Le financement du dispositif reposera pour moitié sur des économies supplémentaires, pour moitié sur des recettes tirées notamment de la nouvelle fiscalité écologique, dont le rendement atteindra 3 milliards d'euros, et d'une réforme de la TVA, fondée sur une modulation des taux à partir du 1er janvier 2014. Cette réforme, également introduite par amendement, se traduira par une baisse de 5,5 à 5 % du taux réduit s'appliquant aux produits de première nécessité – pour préserver le pouvoir d'achat des plus modestes –, par une hausse de 7 à 10 % du taux intermédiaire, et par une augmentation de 19,6 à 20 % du taux normal.

Le Gouvernement n'a pas souhaité conditionner ce dispositif pour ne pas réduire son efficacité, mais il tient à ce que le produit du crédit d'impôt ne serve pas à augmenter les rémunérations des dirigeants ni à verser des dividendes supplémentaires. Il doit aller à l'emploi, à l'investissement et au développement des entreprises. Nous sommes ouverts à tous les amendements qui permettront de s'en assurer.

Notre logique est celle du donnant-donnant. Le CICE sera évalué aux niveaux micro- et macroéconomique. Nous entendons obtenir en outre des contreparties tangibles en matière de gouvernance des entreprises, pour prévenir les excès constatés sur les rémunérations des dirigeants et lutter avec plus d'intransigeance contre la fraude fiscale. Par ailleurs, nous attendons que les entreprises participent à la négociation en cours sur la sécurisation de l'emploi.

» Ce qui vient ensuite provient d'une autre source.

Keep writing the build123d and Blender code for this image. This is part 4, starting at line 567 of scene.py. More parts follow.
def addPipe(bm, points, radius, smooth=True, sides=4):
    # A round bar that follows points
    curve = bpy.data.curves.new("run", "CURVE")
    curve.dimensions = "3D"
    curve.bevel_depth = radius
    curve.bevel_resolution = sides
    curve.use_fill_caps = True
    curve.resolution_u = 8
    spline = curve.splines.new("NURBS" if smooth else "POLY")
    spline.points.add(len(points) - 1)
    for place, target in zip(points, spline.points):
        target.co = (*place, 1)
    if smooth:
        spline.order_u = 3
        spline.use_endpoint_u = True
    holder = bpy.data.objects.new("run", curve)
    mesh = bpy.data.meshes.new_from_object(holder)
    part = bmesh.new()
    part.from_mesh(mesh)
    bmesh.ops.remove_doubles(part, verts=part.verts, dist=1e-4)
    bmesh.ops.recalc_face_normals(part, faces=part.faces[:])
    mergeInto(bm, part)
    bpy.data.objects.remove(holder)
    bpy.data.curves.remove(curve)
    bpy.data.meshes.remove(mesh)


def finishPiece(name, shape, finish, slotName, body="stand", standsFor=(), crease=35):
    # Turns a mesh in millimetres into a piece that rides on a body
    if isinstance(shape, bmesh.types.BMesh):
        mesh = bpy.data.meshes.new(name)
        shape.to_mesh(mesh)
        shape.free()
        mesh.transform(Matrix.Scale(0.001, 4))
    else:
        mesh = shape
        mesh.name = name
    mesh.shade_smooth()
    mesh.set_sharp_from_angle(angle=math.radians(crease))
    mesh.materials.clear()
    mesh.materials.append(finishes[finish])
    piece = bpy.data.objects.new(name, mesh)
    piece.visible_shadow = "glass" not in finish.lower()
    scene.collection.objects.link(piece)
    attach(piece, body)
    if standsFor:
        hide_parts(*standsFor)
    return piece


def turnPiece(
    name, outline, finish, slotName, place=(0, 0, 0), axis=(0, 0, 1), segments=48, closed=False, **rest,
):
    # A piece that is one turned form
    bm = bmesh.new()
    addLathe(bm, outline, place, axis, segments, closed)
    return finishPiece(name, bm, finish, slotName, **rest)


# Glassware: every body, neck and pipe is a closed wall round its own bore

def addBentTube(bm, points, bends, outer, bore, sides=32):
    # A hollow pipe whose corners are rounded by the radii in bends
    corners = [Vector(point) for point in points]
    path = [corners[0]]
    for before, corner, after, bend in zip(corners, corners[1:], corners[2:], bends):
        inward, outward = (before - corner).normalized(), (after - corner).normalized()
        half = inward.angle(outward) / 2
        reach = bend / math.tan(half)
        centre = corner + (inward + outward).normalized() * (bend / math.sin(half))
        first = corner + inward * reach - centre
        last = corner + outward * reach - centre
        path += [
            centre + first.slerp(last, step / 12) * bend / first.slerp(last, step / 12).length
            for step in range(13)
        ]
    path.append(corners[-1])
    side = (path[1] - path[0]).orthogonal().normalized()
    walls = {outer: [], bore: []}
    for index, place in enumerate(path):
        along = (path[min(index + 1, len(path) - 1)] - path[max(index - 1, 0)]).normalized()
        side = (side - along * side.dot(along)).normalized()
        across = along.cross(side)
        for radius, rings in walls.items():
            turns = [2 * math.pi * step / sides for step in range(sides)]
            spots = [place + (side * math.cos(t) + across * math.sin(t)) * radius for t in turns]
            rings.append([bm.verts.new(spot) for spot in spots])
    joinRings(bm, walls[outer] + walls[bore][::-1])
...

Enfin, le pacte national pour la croissance, la compétitivité et l'emploi repose sur une approche qui évite d'opposer consommateurs et producteurs, conformément au projet de loi sur la consommation, qu'a évoqué Benoît Hamon lors de la séance de questions au Gouvernement.

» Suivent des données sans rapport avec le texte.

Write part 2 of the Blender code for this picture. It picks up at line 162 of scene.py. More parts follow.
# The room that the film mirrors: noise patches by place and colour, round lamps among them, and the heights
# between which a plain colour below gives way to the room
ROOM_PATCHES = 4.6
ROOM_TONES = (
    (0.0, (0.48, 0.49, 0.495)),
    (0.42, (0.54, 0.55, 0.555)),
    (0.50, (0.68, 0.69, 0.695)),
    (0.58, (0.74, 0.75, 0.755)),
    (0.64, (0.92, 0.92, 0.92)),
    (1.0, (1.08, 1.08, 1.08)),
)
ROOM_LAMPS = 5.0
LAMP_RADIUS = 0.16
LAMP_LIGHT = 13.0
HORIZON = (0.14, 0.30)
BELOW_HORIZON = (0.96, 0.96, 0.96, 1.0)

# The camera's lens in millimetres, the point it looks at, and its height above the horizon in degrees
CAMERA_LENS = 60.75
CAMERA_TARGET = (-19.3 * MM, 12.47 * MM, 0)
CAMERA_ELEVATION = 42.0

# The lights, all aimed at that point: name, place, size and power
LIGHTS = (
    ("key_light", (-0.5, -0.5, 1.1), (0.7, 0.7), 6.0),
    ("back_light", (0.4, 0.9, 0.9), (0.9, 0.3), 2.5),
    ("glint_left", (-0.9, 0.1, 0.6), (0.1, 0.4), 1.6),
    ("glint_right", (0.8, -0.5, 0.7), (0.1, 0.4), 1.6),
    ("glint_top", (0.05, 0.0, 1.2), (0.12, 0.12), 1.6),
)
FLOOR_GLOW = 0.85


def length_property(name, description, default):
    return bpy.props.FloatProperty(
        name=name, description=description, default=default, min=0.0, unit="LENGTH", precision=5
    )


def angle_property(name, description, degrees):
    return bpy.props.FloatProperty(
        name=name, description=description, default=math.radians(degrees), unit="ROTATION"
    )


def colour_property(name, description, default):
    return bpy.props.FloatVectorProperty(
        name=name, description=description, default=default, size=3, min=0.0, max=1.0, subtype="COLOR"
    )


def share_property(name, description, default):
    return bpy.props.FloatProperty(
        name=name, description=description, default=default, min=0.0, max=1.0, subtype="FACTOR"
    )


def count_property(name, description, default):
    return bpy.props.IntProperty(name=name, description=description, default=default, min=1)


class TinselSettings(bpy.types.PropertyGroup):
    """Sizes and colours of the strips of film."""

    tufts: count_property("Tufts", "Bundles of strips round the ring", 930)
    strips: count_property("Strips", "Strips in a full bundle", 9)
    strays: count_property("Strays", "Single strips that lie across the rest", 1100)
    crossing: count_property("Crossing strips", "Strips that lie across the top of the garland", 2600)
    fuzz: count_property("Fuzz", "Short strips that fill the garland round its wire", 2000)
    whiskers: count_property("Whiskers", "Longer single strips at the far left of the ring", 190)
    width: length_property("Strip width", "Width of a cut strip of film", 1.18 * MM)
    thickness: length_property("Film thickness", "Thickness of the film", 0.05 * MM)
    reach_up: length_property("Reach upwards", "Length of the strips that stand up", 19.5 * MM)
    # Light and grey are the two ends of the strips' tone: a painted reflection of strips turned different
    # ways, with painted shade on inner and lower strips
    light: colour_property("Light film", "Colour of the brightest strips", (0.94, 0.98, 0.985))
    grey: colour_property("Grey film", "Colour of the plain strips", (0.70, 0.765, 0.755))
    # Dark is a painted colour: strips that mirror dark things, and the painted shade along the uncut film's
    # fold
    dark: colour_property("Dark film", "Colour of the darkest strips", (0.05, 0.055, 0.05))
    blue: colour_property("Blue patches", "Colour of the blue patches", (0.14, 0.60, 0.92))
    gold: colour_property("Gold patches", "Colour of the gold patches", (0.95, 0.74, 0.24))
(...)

La voie du redressement économique est difficile. Nous voulons aider les entreprises à regagner des parts de marché dans la compétition mondiale sans faire baisser la consommation ni réduire le pouvoir d'achat des moins aisés. C'est une ligne de crête, mais j'ai la conviction que notre action, fidèle à des principes de rapidité, de simplicité et d'efficacité, est aussi juste qu'efficace.